Budgeted And Forecasted Data Review

  • Obtain a description of the company’s budgeting system, and discuss sources of budget input data and budgeting system controls. It is important to determine whether budget is a bottom up budget created by operating units or a top-down budget produced by senior management.
  • Review prior years’ budgets and compare budgeted to actual results.
  • Discuss with management the basis of key assumptions, particularly where assumptions differ from recent trends.
  • Identify the company’s business cycle and sensitivity to general economic trends.

 

 

Financial Information System Review

  • Identify, flowchart, and describe all systems: (1) Transaction sales support and customer information, (2) Order entry and fulfillment, (3) Product development and delivery, (4) Work flow and other infrastructure, (5) Communications.
  • Evaluate the adequacy of the system of controls (e.g., segregation of duties, input, processing, access and documentation controls, physical security, and system development and modification procedures).

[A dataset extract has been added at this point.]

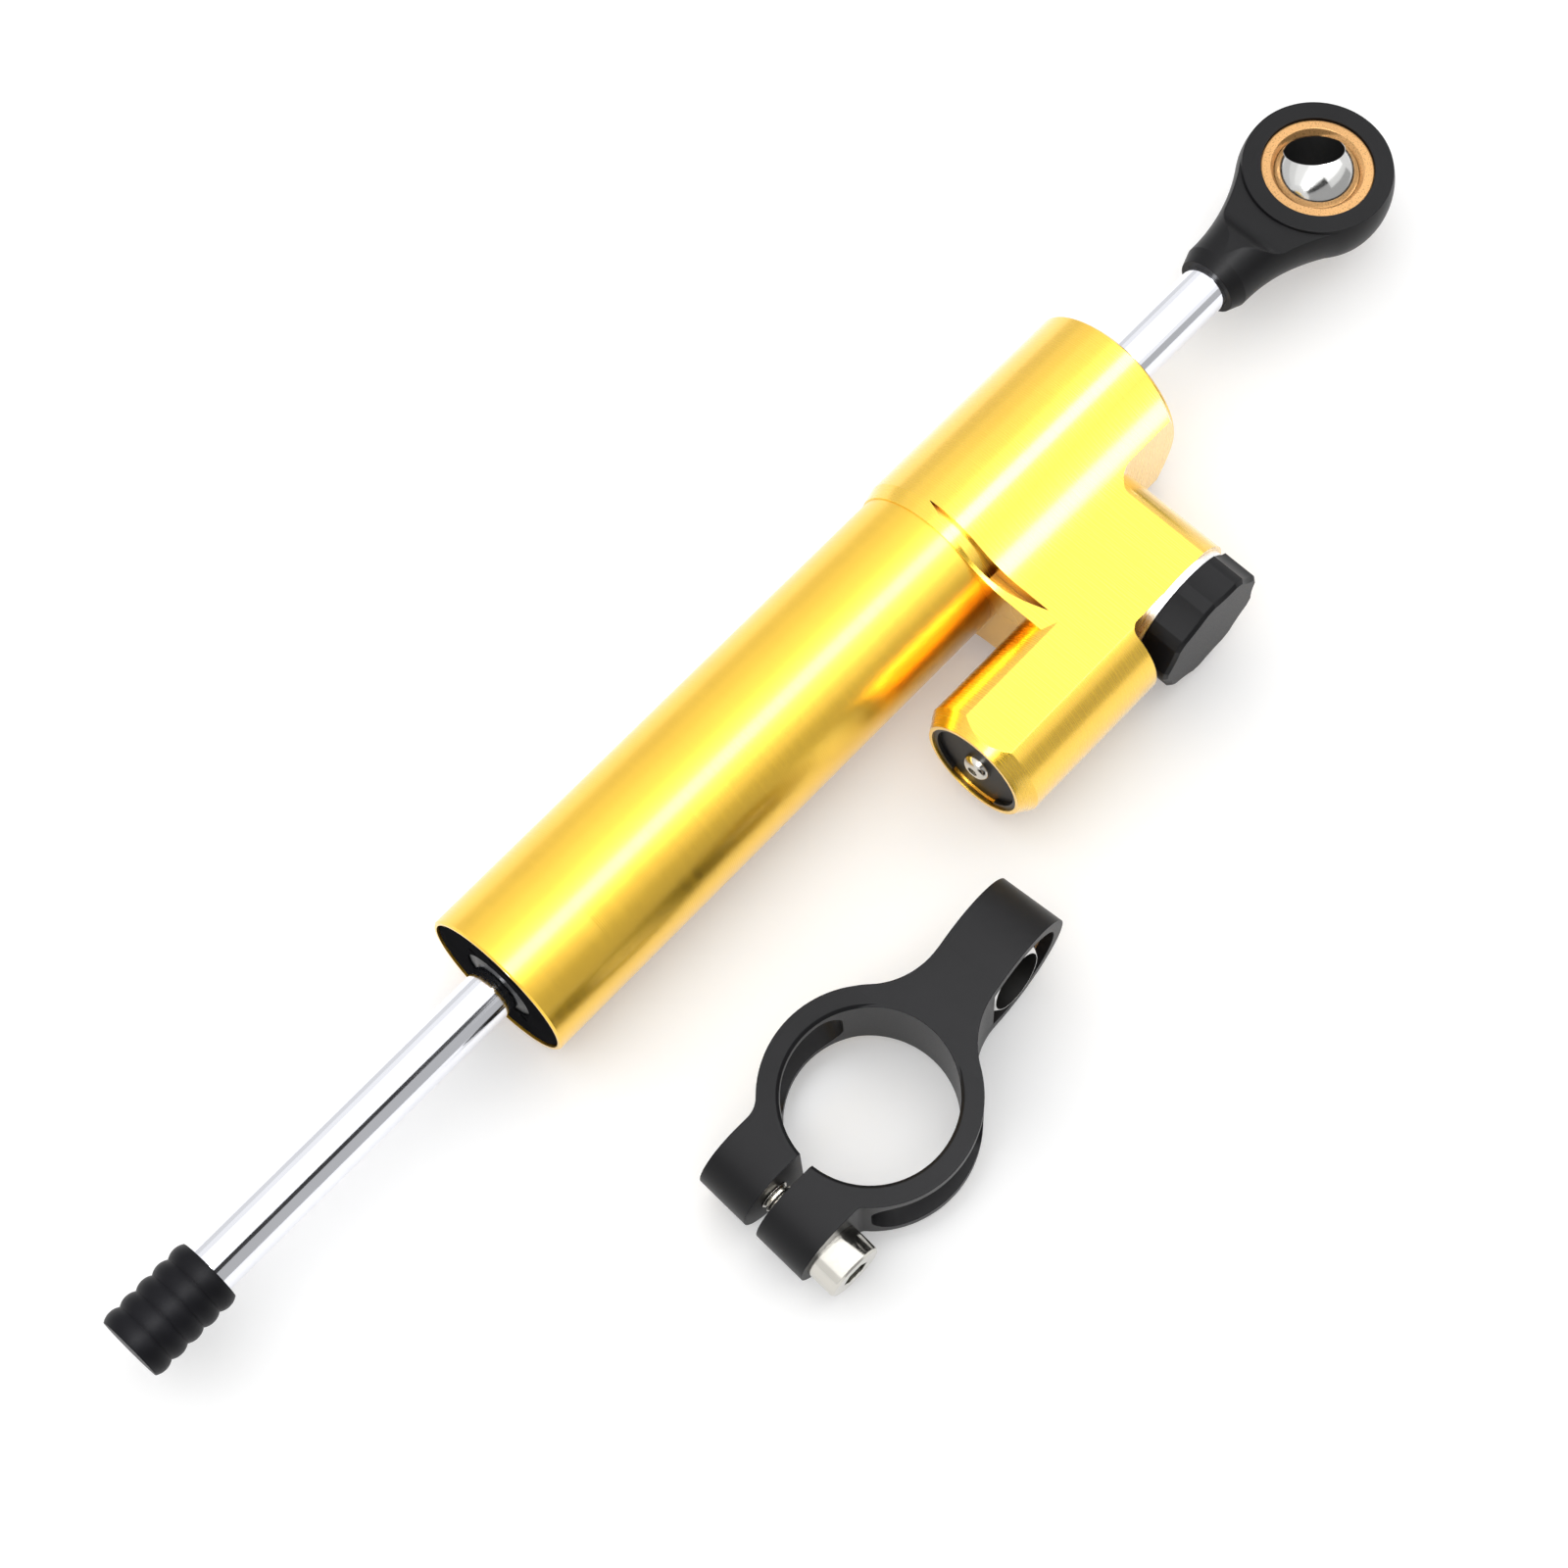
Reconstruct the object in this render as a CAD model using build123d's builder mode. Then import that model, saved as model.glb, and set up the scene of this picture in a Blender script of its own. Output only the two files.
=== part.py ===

Provide headcount by function.
  • Indicate whether such systems are company managed or service bureau based.
  • Identify disaster recovery/contingency plans in place for key systems.
  • Describe any system limitations affecting the current business, including those impacting new product development activities and the company’s ability to offer all media formats.
  • Detail ongoing support requirements and operational costs. Describe current ongoing development efforts and their status. Also describe any development projects planned for the next three years.

 

The concept of reserve due diligence is extremely important to understand. If you, as the selling company, will be accepting future payment from the acquiring company as part of the consideration received, you’ll want the right to examine the acquiring company’s financial and operational data in order to protect your interests. Legitimate acquirers understand this issue and generally do not have a problem with providing relevant data. If resistance is received, a red flag should go up.